I do get fatigued a bit more lately, so I might be well-served by learning to "let go" of some of the things that are troubling me. I have to remember that I have little control over much of what most bothers me, for instance: My daughter, her divorce, and how she chooses to proceed/act in relationship to the situation, and all the players, including her parents.
When I find myself more stressed, old feelings and behaviors rear their ugly heads in my life. These are the things that I thought I had under control in my past. Though that may be true, there are different layers that must be examined.
One of the triggers, as I am coming to understand it, was my father's death in January. Though I cannot change the relationship we had in my childhood, or the lack of relationship in my adult years, I am grieving deeply for what was lost decades ago.
So I hold on for dear life. My freezer shows evidence of that. As I was working through all that was stuffed in there in January, when RGD was staying with me in his recovery and I was managing it rather well, it is back to being stocked with enough for a family of four for a couple of months. I live alone.
So, I plan on making a list again, and working on getting through it again. I may need to make a decision to cook food and bring it to share with others--containers of soup, casseroles, quiches, and more. I know that I feel happiest when I am sharing. I probably need to be more willing to invite others over to spend time with me, rather than become reclusive, when I am not working.

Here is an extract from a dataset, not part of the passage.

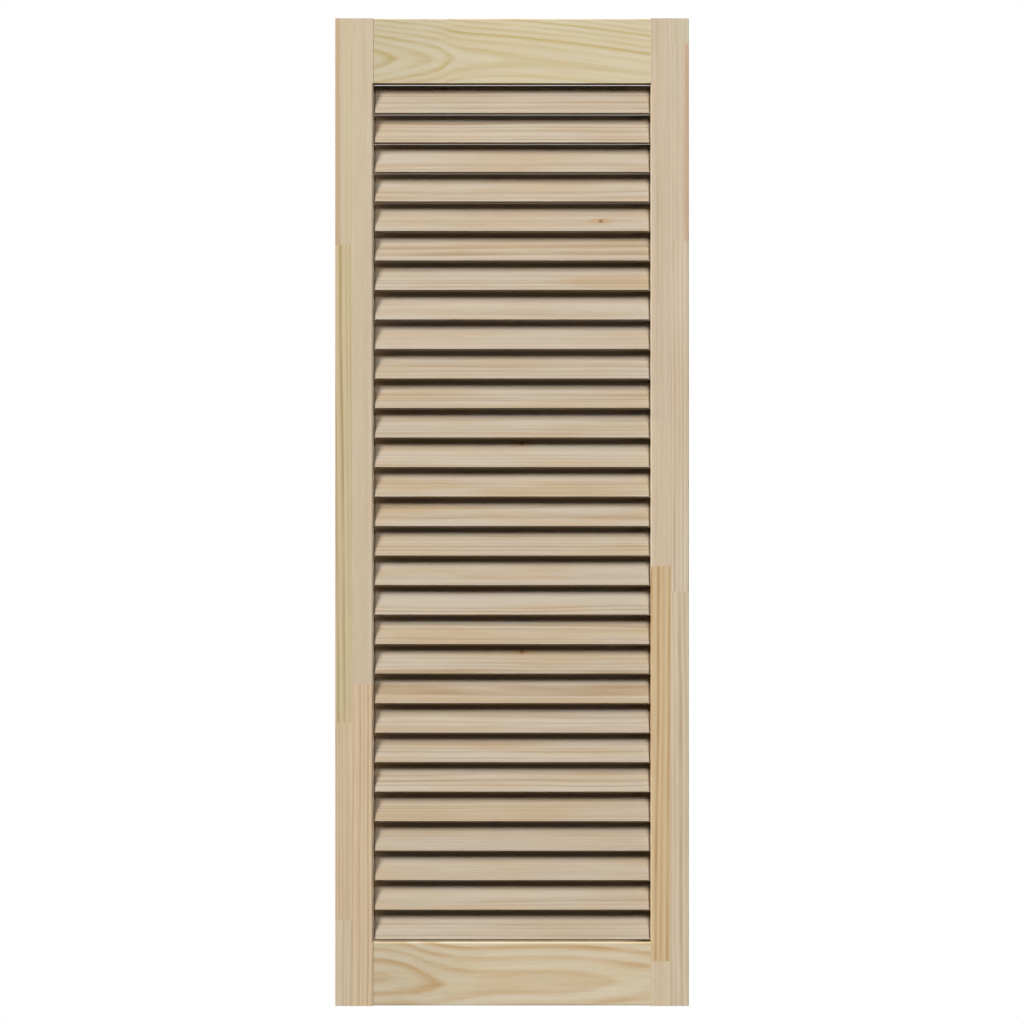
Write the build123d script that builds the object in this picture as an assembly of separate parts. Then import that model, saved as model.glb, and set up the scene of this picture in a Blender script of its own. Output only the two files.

It is summer time in the Pacific Northwest, so there will be more opportunity to get out in the light, long days, and I will try to do that, as well. It may be time to regularly make pasta salads, which keep well, and others seem to enjoy sharing.
Writing--as I shared, I am working on two blogs. You may be familiar with my regular blog, Beyond the Challenges of Life. The other is a new blog, under a pen name, to try to reach a niche audience, and to journal about a very specific issue in order to learn more and to reach out. At some point, I may integrate the two blogs, but that will be at a further date.
I am also planning on how I am to take my coaching and business to new levels. I do not want to rely on the occasional one that is thrown my way, but to be more purposeful.
So, though not in a nutshell, because this was rather a long post to fit in walnut-size, I wanted to let you know why I may not be as interactive as I could be, even if I write from time-to-time. I will do my best.
Know this: I care about each of you deeply and I wish you much love and many blessings. I simply need to step back and be a bit selfish for awhile, and I will post from time-to-time to keep you abreast of what is going on. I do not want to disappear and isolate, as is my tendency when I am most overwhelmed.
Thank you for your continued friendship, support and love. If you have my email address, please feel free to use it. If not, please find me on my blog and leave a note to stay in touch. I do try to answer all email and messages/comments left on the blog.
Peace, joy, and many blessings to you...
P.S. I had to laugh at the Captcha prompt for me to enter: "swirling vortex of entropy"! The Universe is leaving clues everywhere!